Se tu vuoi parlare con me, io sono qui. Le tue parole assieme al tuo sguardo o alle tue lacrime saranno per me il tuo consegnarti. Il luogo di un incontro reale, di un abbraccio che faccia sentire il calore e la forza del sostegno di cui hai bisogno. Questo avvicinamento sembra - e lo è - più difficile, ma non esistono vie promettenti che siano più facili. Facile non fa mai rima con felice.

La fatica della comunicazione tra umani è qualcosa che i nostri piccoli devono imparare. Sarà difficile comunicare con la tua ragazza soprattutto quando diventerà tua moglie, quando diventerà reale! Lontano dagli occhi lontano dal cuore, dice un proverbio. Ma quando gli occhi sono vicini, il cuore fa soffrire, perché finalmente prova sentimenti reali e struggenti, nel bene e nel male. Questi ti faranno crescere. Questa lotta dura nell'imparare a parlare di te ti farà diventare grande.

A voi genitori

scrivo qualche parola che vi lasci il sospetto di aver sbagliato a lasciare in mano questi sciocchi strumenti è chi è ancora troppo fragile per poterli adoperare, per poterli distinguere da un gioco, per poter distinguere la realtà dalla fantasia, il reale dal virtuale. Attenti a voi che non abbiate a pentirvene.
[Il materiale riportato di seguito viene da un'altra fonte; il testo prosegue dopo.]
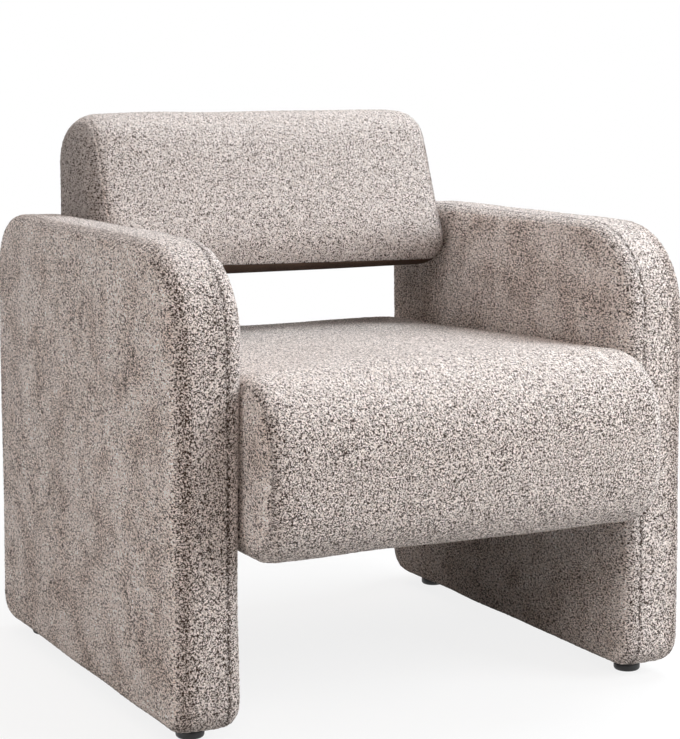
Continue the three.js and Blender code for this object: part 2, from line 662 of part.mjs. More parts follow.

Viene di certo il giorno che ti dovrai fidare a lasciargli guidare la tua auto... ma non lasciarlo giocare con la pistola carica con la sola raccomandazione di non premere sul grilletto!

Stiamo facendo tutti quanti un sacco di errori. Tutti. Ma dagli errori cerchiamo di imparare perché altri godano della nostra faticosamente acquisita saggezza.

A voi ragazzi

faccio i miei complimenti se siete riusciti a leggere fino qui. Spero che capiate, che vi fidiate... Noi vi vogliamo bene veramente e se vi neghiamo qualcosa (e lo sapete) è per il vostro bene. Quando sarete adulti, padri, madri non abbiate paura a dire dei no ai vostri figli: li farete crescere davvero.

Buon cammino a tutti.

Spero tanto che questo sito serva a ciascuno per riflettere. A me serve tanto. Scrivere cose sensate,  meditate e condivisibili è una fatica che mi fa bene, molto più che fare click!